Set down the lines from the one containing "const screwStart = head_joint" to the one containing "if empty is", both lines included, exactly as they stand and with no other lines.

Dataset section –
************
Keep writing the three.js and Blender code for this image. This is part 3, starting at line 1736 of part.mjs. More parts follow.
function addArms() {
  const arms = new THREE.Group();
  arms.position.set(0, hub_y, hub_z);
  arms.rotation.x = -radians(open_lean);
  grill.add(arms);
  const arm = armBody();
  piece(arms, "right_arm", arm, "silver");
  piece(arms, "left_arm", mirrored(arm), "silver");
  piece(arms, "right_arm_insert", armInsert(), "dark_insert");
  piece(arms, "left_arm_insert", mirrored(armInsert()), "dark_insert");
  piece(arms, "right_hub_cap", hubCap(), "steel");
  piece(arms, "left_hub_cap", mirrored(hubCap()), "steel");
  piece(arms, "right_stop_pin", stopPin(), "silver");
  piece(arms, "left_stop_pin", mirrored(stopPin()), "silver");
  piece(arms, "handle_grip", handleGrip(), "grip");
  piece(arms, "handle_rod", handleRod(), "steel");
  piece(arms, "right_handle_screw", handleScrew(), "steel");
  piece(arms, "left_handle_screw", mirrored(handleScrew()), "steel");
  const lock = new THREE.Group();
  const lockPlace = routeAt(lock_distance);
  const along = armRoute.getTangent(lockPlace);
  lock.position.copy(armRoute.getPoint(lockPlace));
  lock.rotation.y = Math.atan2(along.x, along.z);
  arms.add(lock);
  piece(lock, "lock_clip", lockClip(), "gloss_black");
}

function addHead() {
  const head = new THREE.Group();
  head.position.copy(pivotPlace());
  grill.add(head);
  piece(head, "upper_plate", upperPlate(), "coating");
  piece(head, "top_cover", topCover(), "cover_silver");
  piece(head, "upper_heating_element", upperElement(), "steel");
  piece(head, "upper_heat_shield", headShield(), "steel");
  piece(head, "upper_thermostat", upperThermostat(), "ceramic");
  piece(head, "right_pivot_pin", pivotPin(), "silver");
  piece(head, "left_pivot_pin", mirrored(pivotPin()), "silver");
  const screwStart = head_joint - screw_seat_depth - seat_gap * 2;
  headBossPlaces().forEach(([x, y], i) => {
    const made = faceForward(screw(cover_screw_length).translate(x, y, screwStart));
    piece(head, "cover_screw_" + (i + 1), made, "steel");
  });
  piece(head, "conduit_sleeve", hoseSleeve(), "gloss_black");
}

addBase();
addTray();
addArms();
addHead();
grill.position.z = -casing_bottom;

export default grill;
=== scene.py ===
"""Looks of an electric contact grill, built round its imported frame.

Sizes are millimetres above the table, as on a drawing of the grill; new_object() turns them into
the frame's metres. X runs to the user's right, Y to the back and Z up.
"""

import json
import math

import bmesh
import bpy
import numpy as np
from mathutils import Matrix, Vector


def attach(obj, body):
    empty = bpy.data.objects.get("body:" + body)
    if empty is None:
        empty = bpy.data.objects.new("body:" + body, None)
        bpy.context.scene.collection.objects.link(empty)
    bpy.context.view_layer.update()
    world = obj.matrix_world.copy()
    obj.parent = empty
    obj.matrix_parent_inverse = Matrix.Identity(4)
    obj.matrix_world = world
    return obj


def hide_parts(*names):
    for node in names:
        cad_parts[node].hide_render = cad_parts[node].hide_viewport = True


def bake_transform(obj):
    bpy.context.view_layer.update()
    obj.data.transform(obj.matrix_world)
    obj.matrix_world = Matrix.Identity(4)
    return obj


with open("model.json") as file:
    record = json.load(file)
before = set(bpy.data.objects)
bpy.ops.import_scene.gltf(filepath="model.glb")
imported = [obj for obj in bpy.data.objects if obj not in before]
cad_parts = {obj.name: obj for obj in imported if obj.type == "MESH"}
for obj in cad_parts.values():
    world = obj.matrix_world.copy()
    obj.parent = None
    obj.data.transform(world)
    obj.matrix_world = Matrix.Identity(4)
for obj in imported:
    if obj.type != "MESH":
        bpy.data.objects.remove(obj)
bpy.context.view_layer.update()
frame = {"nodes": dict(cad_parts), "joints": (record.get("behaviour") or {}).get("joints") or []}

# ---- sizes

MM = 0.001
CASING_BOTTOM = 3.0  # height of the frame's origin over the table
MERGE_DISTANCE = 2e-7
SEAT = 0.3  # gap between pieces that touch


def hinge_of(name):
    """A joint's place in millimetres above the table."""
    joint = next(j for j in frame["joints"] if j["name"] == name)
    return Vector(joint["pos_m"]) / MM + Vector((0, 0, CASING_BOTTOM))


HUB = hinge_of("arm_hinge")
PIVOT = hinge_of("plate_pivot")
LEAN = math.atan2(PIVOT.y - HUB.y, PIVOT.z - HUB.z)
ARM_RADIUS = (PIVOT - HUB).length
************
Exercise solution –
  const screwStart = head_joint - screw_seat_depth - seat_gap * 2;
  headBossPlaces().forEach(([x, y], i) => {
    const made = faceForward(screw(cover_screw_length).translate(x, y, screwStart));
    piece(head, "cover_screw_" + (i + 1), made, "steel");
  });
  piece(head, "conduit_sleeve", hoseSleeve(), "gloss_black");
}

addBase();
addTray();
addArms();
addHead();
grill.position.z = -casing_bottom;

export default grill;
=== scene.py ===
"""Looks of an electric contact grill, built round its imported frame.

Sizes are millimetres above the table, as on a drawing of the grill; new_object() turns them into
the frame's metres. X runs to the user's right, Y to the back and Z up.
"""

import json
import math

import bmesh
import bpy
import numpy as np
from mathutils import Matrix, Vector


def attach(obj, body):
    empty = bpy.data.objects.get("body:" + body)
    if empty is None:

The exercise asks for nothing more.